Incidentally, it was perfectly scannable, but you have to be far enough away from the billboard so that it fits into your phone screen.

The Sum of Diligence

My brother, dutifully peeling off the stickers from every can of Georgia coffee he buys. Each sticker is one point, and once you amass a certain number of points, you can enter a sweepstakes for a chance to win a "mystery prize". Over the years, he has gone out of his way to gather stickers, drinking the same soda and buying the same bread for days on end. This is not to be laughed at. He once won a set of dishes, and most recently, an USB flash drive commemorating the new James Bond film. (Is there any correlation between an USB and Quantum of Solace?) I only hope that he hasn't burned a hole through his stomach with all the coffee-drinking.

January 3, 2009

Mom and Pop Dinner

Mom's New Year's dinner, clockwise from the top: tazukuri (dried sardines cooked in soy sauce, mirin, and sugar); namasu (Japanese radish and Korean carrot marinated in rice vinegar); kohada (small herring, pickled), kazunoko (herring roe); kuromame (black soybeans, simmered on the stove for hours); datemaki and kamaboko (sweet rolled omelette, left, and steamed fish paste, right). Also homemade roast beef.

Dad's contribution: sea bream and rice, cooked in an earthenware pot. To his credit, he spent over 20 minutes painstakingly pulling out all the bones with a tweezer.

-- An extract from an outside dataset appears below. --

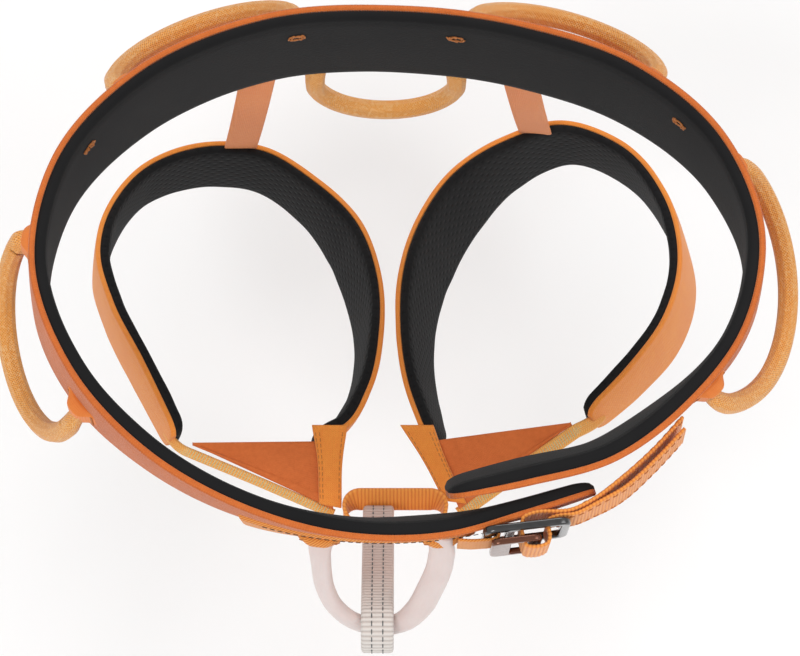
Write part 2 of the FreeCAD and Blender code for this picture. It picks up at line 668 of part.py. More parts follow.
# ---------------------------------------------------------------- checks and files
doc.recompute()
bad = [o.Label for o in doc.Objects if "Invalid" in o.State or "Error" in o.State]
bad += [p.Label for p in pieces if p.Shape.isNull() or not p.Shape.isValid()]
if bad:
    raise RuntimeError("these objects failed: " + ", ".join(sorted(set(bad))))
os.makedirs("parts", exist_ok=True)
for piece in pieces:
    piece.Shape.exportStep(f"parts/{piece.Label}.step")
    print(piece.Label, "volume", round(piece.Shape.Volume, 1), "solids", len(piece.Shape.Solids))
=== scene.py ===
"""Looks of the climbing harness: woven belt and thigh loops, webbing, braided gear loops and buckle.

Lengths in the station lists and in the shape functions are millimetres; meshes are made in metres.
"""
import math

import bpy
import numpy as np
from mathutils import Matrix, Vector


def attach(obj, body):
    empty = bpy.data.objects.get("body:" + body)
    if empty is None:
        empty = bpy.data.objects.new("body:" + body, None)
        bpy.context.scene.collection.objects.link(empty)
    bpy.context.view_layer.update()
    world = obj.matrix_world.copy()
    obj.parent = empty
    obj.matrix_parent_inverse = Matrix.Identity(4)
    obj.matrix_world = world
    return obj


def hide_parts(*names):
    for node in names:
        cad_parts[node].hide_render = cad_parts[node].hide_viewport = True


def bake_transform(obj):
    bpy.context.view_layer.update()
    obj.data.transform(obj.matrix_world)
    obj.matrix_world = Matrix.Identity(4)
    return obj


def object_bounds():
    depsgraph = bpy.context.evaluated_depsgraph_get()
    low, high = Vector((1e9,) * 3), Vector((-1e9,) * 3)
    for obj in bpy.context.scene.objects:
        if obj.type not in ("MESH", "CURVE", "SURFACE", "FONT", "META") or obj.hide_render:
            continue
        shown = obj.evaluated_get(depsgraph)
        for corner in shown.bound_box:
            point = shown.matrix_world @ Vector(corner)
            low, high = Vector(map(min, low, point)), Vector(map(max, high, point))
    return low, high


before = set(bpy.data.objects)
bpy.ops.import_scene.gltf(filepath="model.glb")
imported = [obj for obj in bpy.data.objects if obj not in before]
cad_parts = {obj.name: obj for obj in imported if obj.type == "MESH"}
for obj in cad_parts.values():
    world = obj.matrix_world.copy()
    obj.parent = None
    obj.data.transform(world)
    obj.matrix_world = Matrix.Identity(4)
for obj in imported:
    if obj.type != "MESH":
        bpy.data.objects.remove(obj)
cad_box = [list(corner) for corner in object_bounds()]
MM = 0.001

# ---------------------------------------------------------------- bands
# x, y and z of the seam between shell and lining at the rim, the band's height, how far its foot leans
# outward in degrees, and the share of the full thickness: the same stations as the solid model.
WAIST = [
    (22, -93, 18, 32, -22, 0.8), (51, -87, 19, 34, -23, 1), (83, -78, 20, 36, -20, 1),
    (111, -57, 22, 42, -14, 1), (133, -28, 25, 50, -2, 1), (140.5, 8, 29, 56, 6, 1),
    (127.5, 47, 32, 59, 6, 1), (96, 77, 33, 66, 7, 1), (51, 94.5, 33, 66, 7, 1),
    (0, 101.5, 33, 66, 7, 1), (-51, 97.5, 33, 66, 7, 1), (-98, 75.5, 33, 66, 7, 1),
    (-129, 38.5, 32, 62, 7, 1), (-136.5, -3, 28, 52, 6, 1), (-122, -42, 23, 42, 3, 1),
    (-93, -74, 19, 31, -2, 1), (-55, -96, 17, 28, -8, 1), (-15, -106.5, 15, 29, -18, 1),
    (22, -105, 12, 28, -20, 1), (50, -96.5, 11, 25, -12, 0.9), (77, -87.5, 10, 17, -10, 0.7),
]
RIGHT_THIGH = [
    (-31, -38, -80, 26, -4, 1), (-21, -33, -83, 30, -6, 1), (-11, -14, -90, 38, -3, 1),
    (-6, 15, -99, 44, -2, 1), (-7, 45, -110, 48, -5, 1), (-17, 76, -121, 50, -4, 1),
    (-36, 99, -130, 50, 2, 1), (-62, 117, -135, 50, 4, 1), (-87, 118, -134, 50, 4, 1),
    (-112, 106, -129, 50, 4, 1), (-127, 82, -121, 48, 1, 1), (-130, 58, -112, 44, 0, 1),
    (-122, 30, -103, 38, 0, 1), (-107, 0, -93, 30, 4, 1), (-90, -36, -82, 24, 4, 1),
]
LEFT_THIGH = [
    (81, -26, -84, 24, 6, 1), (100, -4, -90, 32, 6, 1), (117, 22, -100, 40, 6, 1),
    (126, 55, -112, 46, 6, 1), (122, 88, -122, 50, 4, 1), (104, 118, -132, 50, 4, 1),
    (78, 130, -136, 50, 5, 1), (50, 120, -133, 54, 1, 1), (28, 102, -126, 56, -6, 1),
    (12, 75, -118, 56, -8, 1), (4, 45, -108, 52, -8, 1), (3, 18, -100, 44, -8, 1),
    (6, -10, -90, 38, -8, 1), (14, -38, -79, 28, -6, 1),
]
THIGH_SPLAY = 0.15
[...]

I suspect that many people believe that their mothers are the best cooks ever.

January 2, 2009

Obscure and Not-So-Obscure Japanese History

From my grandmother's stamp collection:

1922-Boy Scouts of Japan is established

1927-The first subway line begins operations in Japan, a private company enterprise running from Ueno to Asakusa

1928-Radio physical exercises (rajio taiso) begin, a series of exercise routines accompanied to music aired several times a day on the radio

1946-Women's suffrage granted

January 1, 2009


23:15 (11:15 pm), December 31st, 2008.

At Ikspiari in Maihama, waiting to ring in the new year. Spending the last moments of the old year asleep, waking up only to prove to yourself that you were there when the clock hit 0:00--so much for living in the moment.